La Stampa 14.3.16
Le forze anti-sistema che scuotono l’Europa
di Cesare Martinetti
Da
ieri sera l’Europa è più piccola, Angela Merkel è più debole e, in
attesa del referendum inglese sull’uscita di Londra dalla Ue (la
cosiddetta Brexit), un nuovo vocabolo già si affaccia nel lessico
politico: Frexit.
Se lo mettete su Google vi darà l’indirizzo di
un hotel di Friburgo, in realtà è l’annuncio di un nuovo choc che
potrebbe non tardare: anche i francesi vogliono uscire dalla Ue, secondo
un sondaggio degli ultimi giorni addirittura al 60 per cento.
Per
ora facciamo i conti con il voto tedesco, amarissimi per la
Cancelliera. La sua leadership è apertamente in discussione ma il
successo dell’Afd (come quello di Marine Le Pen in Francia) non è
valutabile con le normali e antiche categorie della dialettica politica.

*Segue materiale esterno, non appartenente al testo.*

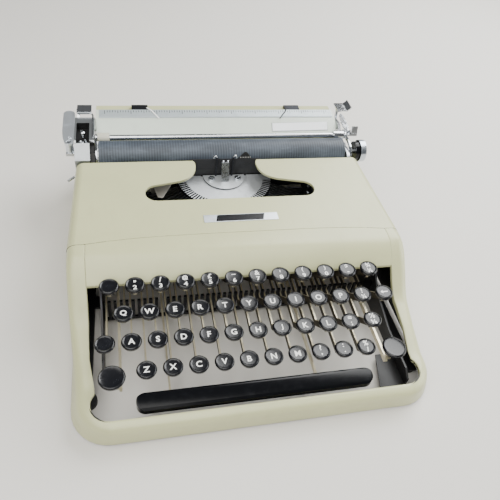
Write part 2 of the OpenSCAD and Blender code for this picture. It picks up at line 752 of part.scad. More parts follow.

Rappresenta invece qualcosa di più, è il cambio del paradigma politico
novecentesco: la discriminante ora non è destra/sinistra, ma pro o
contro l’Unione europea. È una rivolta per via elettorale e dunque
democratica contro questo sistema Europa.
La crisi dei migranti è
stata il detonatore che rischia di far saltare il sistema. La generosa
ma avventurosa apertura della Cancelliera al flusso biblico di
quest’estate aveva in pochi giorni messo in crisi anche la collaudata
organizzazione teutonica e da allora Angela Merkel ha capito che la sua
stagione poteva finire. Però il malessere dell’Europa viene da più
lontano e si sarebbe manifestato anche senza la crisi dei migranti. È
qualcosa di molto più complesso, è la fine di quella solidarietà che
aveva accomunato le destre e le sinistre democratiche all’uscita della
Seconda guerra mondiale e su cui era stato edificato il sogno
dell’Unione europea. È il crollo di un’egemonia culturale che
delegittimava qualunque pulsione nazionalista, era per l’appunto
un’utopia che si sta schiantando contro il riemergere di sentimenti
diffusi come la difesa delle proprie radici e l’esigenza di riconoscersi
in un’identità anche economica di fronte al ciclone della
globalizzazione. Ma è anche la rivolta contro un ceto politico che ha
perso il senso di quell’utopia e ridotto l’Europa a un groviglio di
regole inestricabili e - apparentemente - sempre penalizzanti. La lingua
comune appresa dai ragazzi delle «generazione Erasmus» (questa sì un
vero successo) si è mutata in un lessico tecnocratico irriconoscibile. E
questa è una responsabilità vera dei politici che hanno governato a
Bruxelles, di destra e di sinistra.
È per questa ragione che se il
voto tedesco ha indubitabilmente un carattere «antisistema», se davvero
vogliamo capire cosa succede, dobbiamo smettere di liquidare questi
risultati elettorali con la vittoria dei «populisti», un termine che
serve soltanto ai partiti al potere per autoassolversi dalle loro gravi
responsabilità. Quella che esce dalle urne tedesche, come a dicembre da
quelle francesi, è una domanda politica legittima e comprensibile. È una
domanda di autodifesa di una società che si sente impoverita e
minacciata. Frauke Petry, interrogata da un giornale francese, ha
respinto qualunque somiglianza con Marine Le Pen: «Lei ha un programma
economico socialista, noi siamo liberali...». Non è dunque un fronte
compatto quello che emerge, ma che sa parlare alla gente, spesso al di
fuori del galateo politico e non raramente al di là della grammatica
democratica. Ma o la politica tradizionale saprà interpretare il
sentimento popolare e condurlo dentro una nuova dialettica europea o per
l’Europa può davvero essere la fine.